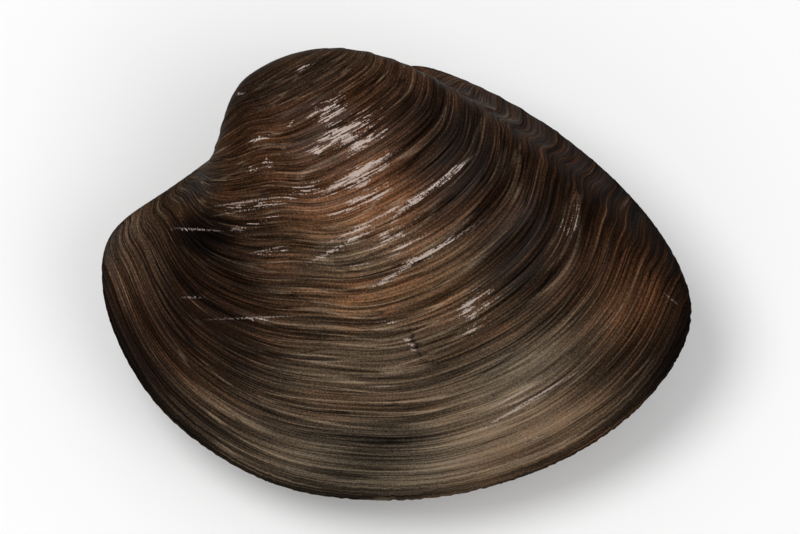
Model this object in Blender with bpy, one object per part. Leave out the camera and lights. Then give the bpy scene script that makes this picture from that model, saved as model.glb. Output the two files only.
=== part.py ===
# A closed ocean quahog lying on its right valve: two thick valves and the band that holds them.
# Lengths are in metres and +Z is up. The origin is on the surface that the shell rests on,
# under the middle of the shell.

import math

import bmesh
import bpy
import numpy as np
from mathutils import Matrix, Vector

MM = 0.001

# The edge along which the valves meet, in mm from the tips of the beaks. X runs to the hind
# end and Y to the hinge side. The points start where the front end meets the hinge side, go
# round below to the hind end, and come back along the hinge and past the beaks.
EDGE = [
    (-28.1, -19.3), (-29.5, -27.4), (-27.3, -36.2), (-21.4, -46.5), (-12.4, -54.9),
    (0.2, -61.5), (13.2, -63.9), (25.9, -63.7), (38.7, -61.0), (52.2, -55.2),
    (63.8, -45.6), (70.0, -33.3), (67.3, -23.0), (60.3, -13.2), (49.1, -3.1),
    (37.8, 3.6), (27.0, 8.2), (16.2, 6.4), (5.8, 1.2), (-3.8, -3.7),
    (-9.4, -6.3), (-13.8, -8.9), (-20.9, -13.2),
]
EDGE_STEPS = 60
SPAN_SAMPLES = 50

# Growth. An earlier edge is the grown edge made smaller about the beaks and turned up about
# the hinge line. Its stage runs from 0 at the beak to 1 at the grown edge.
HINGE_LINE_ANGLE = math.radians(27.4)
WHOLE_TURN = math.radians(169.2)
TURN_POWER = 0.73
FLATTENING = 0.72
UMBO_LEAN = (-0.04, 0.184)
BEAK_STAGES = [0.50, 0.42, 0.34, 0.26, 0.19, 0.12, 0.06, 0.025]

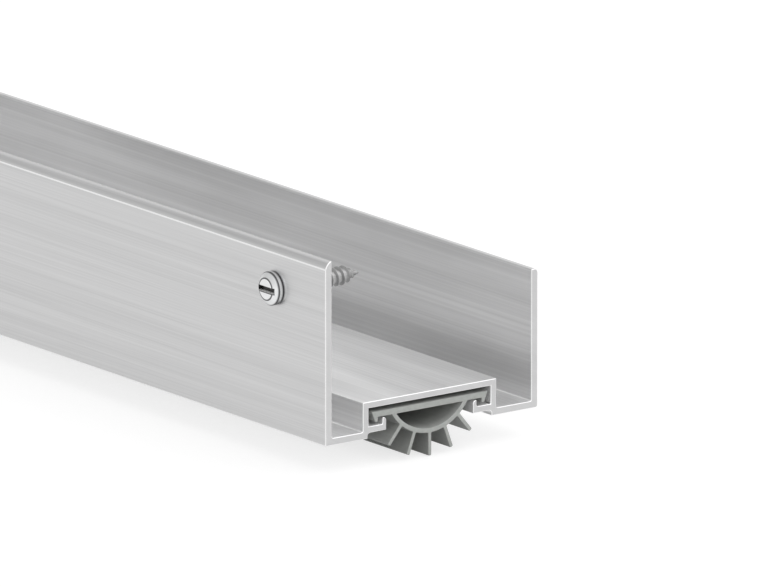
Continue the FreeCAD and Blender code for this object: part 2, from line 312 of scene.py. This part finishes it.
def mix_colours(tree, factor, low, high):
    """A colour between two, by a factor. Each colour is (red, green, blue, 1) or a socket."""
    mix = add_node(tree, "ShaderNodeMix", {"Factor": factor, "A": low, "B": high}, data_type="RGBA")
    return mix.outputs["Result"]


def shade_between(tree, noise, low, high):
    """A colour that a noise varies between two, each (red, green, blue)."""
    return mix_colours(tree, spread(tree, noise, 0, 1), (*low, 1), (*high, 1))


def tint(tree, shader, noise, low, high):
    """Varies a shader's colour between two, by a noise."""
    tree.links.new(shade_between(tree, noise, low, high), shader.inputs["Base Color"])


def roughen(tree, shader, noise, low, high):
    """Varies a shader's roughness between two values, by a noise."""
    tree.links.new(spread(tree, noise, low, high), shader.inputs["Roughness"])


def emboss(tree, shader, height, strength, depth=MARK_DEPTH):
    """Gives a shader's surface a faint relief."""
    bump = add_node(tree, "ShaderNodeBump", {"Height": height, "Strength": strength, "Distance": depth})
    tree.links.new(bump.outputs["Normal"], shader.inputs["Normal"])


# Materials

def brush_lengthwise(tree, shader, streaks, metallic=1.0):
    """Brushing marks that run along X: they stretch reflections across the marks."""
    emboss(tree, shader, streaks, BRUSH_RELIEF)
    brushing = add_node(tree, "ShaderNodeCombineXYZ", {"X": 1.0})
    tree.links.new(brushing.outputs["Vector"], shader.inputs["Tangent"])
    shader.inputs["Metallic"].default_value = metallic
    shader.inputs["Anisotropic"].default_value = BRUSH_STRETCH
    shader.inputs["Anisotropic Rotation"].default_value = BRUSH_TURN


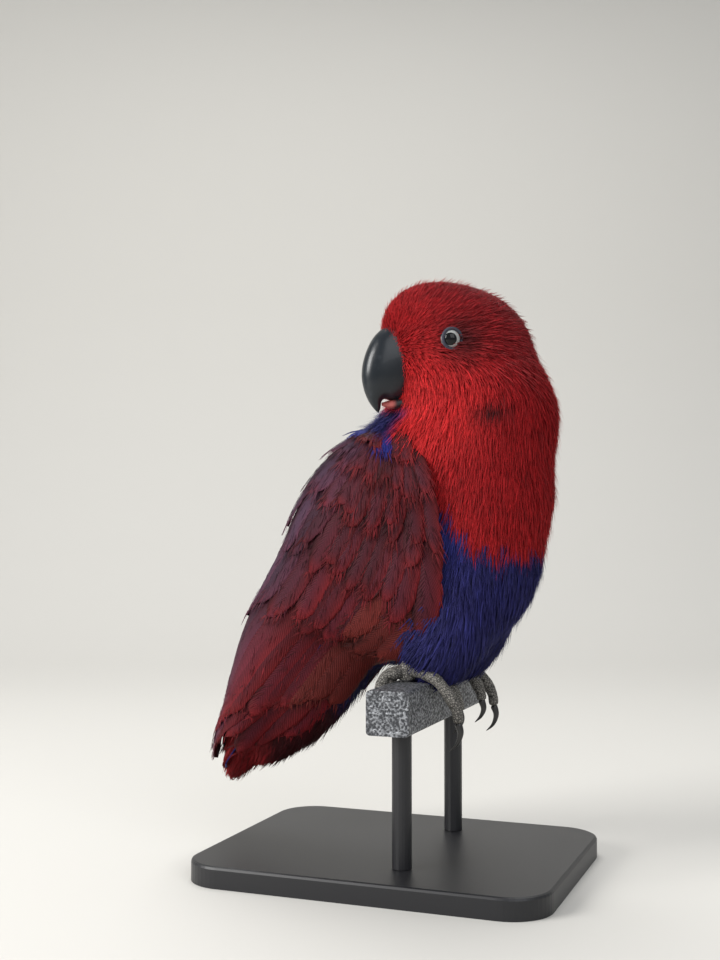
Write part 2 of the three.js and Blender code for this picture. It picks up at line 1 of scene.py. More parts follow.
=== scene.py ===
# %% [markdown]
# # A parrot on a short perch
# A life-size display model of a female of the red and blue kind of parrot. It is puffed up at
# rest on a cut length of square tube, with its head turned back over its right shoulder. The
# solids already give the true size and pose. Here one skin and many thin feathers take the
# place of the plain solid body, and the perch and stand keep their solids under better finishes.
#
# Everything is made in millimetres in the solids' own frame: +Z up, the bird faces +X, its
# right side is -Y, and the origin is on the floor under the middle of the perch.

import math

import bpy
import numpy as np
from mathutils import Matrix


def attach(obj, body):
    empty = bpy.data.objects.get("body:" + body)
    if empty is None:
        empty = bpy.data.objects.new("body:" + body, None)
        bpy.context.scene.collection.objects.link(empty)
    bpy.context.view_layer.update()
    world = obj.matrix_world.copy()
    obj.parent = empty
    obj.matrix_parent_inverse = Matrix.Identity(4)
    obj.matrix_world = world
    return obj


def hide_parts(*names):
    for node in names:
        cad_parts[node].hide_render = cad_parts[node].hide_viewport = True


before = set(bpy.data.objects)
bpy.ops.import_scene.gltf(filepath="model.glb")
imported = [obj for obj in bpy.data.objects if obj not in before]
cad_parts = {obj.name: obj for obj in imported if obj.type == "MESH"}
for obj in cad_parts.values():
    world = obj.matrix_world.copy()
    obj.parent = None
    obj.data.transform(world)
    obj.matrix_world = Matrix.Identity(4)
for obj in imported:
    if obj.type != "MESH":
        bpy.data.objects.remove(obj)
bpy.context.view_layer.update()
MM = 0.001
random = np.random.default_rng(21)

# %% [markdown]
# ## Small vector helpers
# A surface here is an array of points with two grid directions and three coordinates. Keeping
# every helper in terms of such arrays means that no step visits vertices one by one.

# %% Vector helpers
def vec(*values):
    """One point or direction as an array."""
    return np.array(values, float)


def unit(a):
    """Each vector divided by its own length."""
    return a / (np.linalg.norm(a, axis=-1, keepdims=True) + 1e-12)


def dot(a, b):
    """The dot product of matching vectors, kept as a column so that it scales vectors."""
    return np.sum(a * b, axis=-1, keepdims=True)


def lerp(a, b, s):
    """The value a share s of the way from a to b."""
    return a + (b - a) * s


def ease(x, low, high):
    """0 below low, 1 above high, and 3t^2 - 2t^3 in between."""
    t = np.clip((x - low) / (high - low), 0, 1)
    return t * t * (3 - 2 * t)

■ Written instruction
Set down every record above exactly as given.

■ Task solution
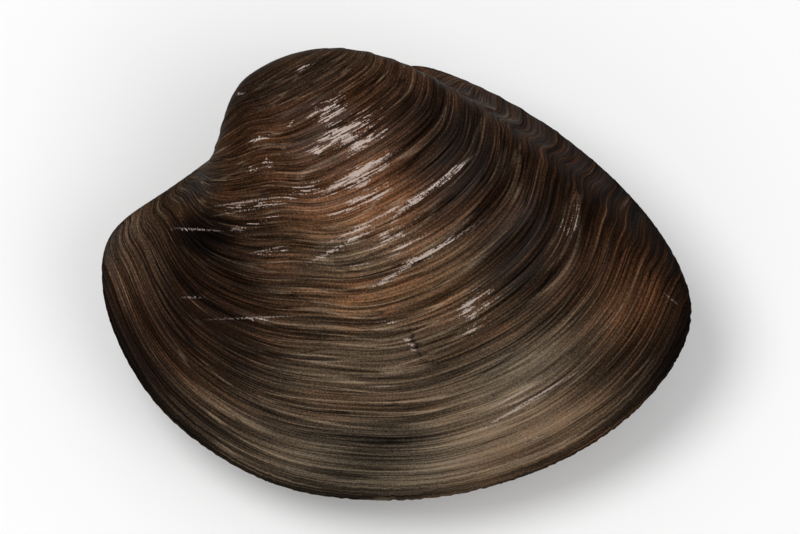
Model this object in Blender with bpy, one object per part. Leave out the camera and lights. Then give the bpy scene script that makes this picture from that model, saved as model.glb. Output the two files only.
=== part.py ===
# A closed ocean quahog lying on its right valve: two thick valves and the band that holds them.
# Lengths are in metres and +Z is up. The origin is on the surface that the shell rests on,
# under the middle of the shell.

import math

import bmesh
import bpy
import numpy as np
from mathutils import Matrix, Vector

MM = 0.001

# The edge along which the valves meet, in mm from the tips of the beaks. X runs to the hind
# end and Y to the hinge side. The points start where the front end meets the hinge side, go
# round below to the hind end, and come back along the hinge and past the beaks.
EDGE = [
    (-28.1, -19.3), (-29.5, -27.4), (-27.3, -36.2), (-21.4, -46.5), (-12.4, -54.9),
    (0.2, -61.5), (13.2, -63.9), (25.9, -63.7), (38.7, -61.0), (52.2, -55.2),
    (63.8, -45.6), (70.0, -33.3), (67.3, -23.0), (60.3, -13.2), (49.1, -3.1),
    (37.8, 3.6), (27.0, 8.2), (16.2, 6.4), (5.8, 1.2), (-3.8, -3.7),
    (-9.4, -6.3), (-13.8, -8.9), (-20.9, -13.2),
]
EDGE_STEPS = 60
SPAN_SAMPLES = 50

# Growth. An earlier edge is the grown edge made smaller about the beaks and turned up about
# the hinge line. Its stage runs from 0 at the beak to 1 at the grown edge.
HINGE_LINE_ANGLE = math.radians(27.4)
WHOLE_TURN = math.radians(169.2)
TURN_POWER = 0.73
FLATTENING = 0.72
UMBO_LEAN = (-0.04, 0.184)
BEAK_STAGES = [0.50, 0.42, 0.34, 0.26, 0.19, 0.12, 0.06, 0.025]

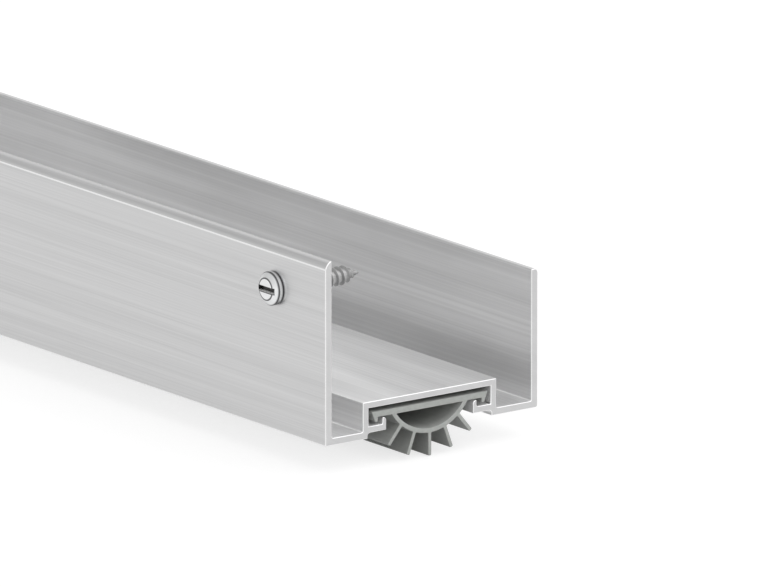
Continue the FreeCAD and Blender code for this object: part 2, from line 312 of scene.py. This part finishes it.
def mix_colours(tree, factor, low, high):
    """A colour between two, by a factor. Each colour is (red, green, blue, 1) or a socket."""
    mix = add_node(tree, "ShaderNodeMix", {"Factor": factor, "A": low, "B": high}, data_type="RGBA")
    return mix.outputs["Result"]


def shade_between(tree, noise, low, high):
    """A colour that a noise varies between two, each (red, green, blue)."""
    return mix_colours(tree, spread(tree, noise, 0, 1), (*low, 1), (*high, 1))


def tint(tree, shader, noise, low, high):
    """Varies a shader's colour between two, by a noise."""
    tree.links.new(shade_between(tree, noise, low, high), shader.inputs["Base Color"])


def roughen(tree, shader, noise, low, high):
    """Varies a shader's roughness between two values, by a noise."""
    tree.links.new(spread(tree, noise, low, high), shader.inputs["Roughness"])


def emboss(tree, shader, height, strength, depth=MARK_DEPTH):
    """Gives a shader's surface a faint relief."""
    bump = add_node(tree, "ShaderNodeBump", {"Height": height, "Strength": strength, "Distance": depth})
    tree.links.new(bump.outputs["Normal"], shader.inputs["Normal"])


# Materials

def brush_lengthwise(tree, shader, streaks, metallic=1.0):
    """Brushing marks that run along X: they stretch reflections across the marks."""
    emboss(tree, shader, streaks, BRUSH_RELIEF)
    brushing = add_node(tree, "ShaderNodeCombineXYZ", {"X": 1.0})
    tree.links.new(brushing.outputs["Vector"], shader.inputs["Tangent"])
    shader.inputs["Metallic"].default_value = metallic
    shader.inputs["Anisotropic"].default_value = BRUSH_STRETCH
    shader.inputs["Anisotropic Rotation"].default_value = BRUSH_TURN


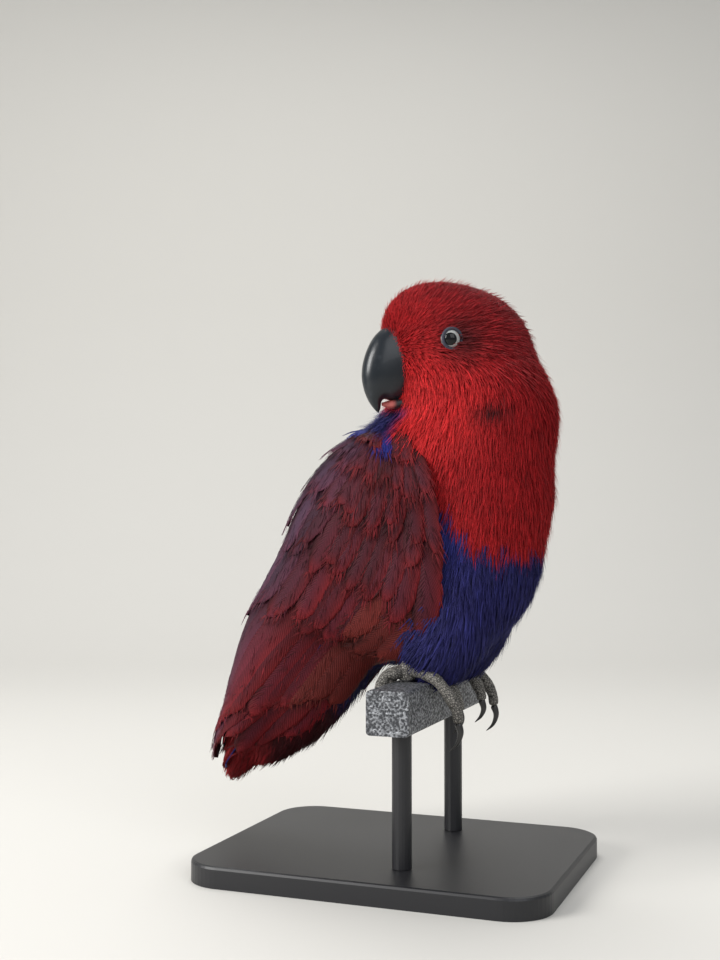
Write part 2 of the three.js and Blender code for this picture. It picks up at line 1 of scene.py. More parts follow.
=== scene.py ===
# %% [markdown]
# # A parrot on a short perch
# A life-size display model of a female of the red and blue kind of parrot. It is puffed up at
# rest on a cut length of square tube, with its head turned back over its right shoulder. The
# solids already give the true size and pose. Here one skin and many thin feathers take the
# place of the plain solid body, and the perch and stand keep their solids under better finishes.
#
# Everything is made in millimetres in the solids' own frame: +Z up, the bird faces +X, its
# right side is -Y, and the origin is on the floor under the middle of the perch.

import math

import bpy
import numpy as np
from mathutils import Matrix


def attach(obj, body):
    empty = bpy.data.objects.get("body:" + body)
    if empty is None:
        empty = bpy.data.objects.new("body:" + body, None)
        bpy.context.scene.collection.objects.link(empty)
    bpy.context.view_layer.update()
    world = obj.matrix_world.copy()
    obj.parent = empty
    obj.matrix_parent_inverse = Matrix.Identity(4)
    obj.matrix_world = world
    return obj


def hide_parts(*names):
    for node in names:
        cad_parts[node].hide_render = cad_parts[node].hide_viewport = True


before = set(bpy.data.objects)
bpy.ops.import_scene.gltf(filepath="model.glb")
imported = [obj for obj in bpy.data.objects if obj not in before]
cad_parts = {obj.name: obj for obj in imported if obj.type == "MESH"}
for obj in cad_parts.values():
    world = obj.matrix_world.copy()
    obj.parent = None
    obj.data.transform(world)
    obj.matrix_world = Matrix.Identity(4)
for obj in imported:
    if obj.type != "MESH":
        bpy.data.objects.remove(obj)
bpy.context.view_layer.update()
MM = 0.001
random = np.random.default_rng(21)

# %% [markdown]
# ## Small vector helpers
# A surface here is an array of points with two grid directions and three coordinates. Keeping
# every helper in terms of such arrays means that no step visits vertices one by one.

# %% Vector helpers
def vec(*values):
    """One point or direction as an array."""
    return np.array(values, float)


def unit(a):
    """Each vector divided by its own length."""
    return a / (np.linalg.norm(a, axis=-1, keepdims=True) + 1e-12)


def dot(a, b):
    """The dot product of matching vectors, kept as a column so that it scales vectors."""
    return np.sum(a * b, axis=-1, keepdims=True)


def lerp(a, b, s):
    """The value a share s of the way from a to b."""
    return a + (b - a) * s


def ease(x, low, high):
    """0 below low, 1 above high, and 3t^2 - 2t^3 in between."""
    t = np.clip((x - low) / (high - low), 0, 1)
    return t * t * (3 - 2 * t)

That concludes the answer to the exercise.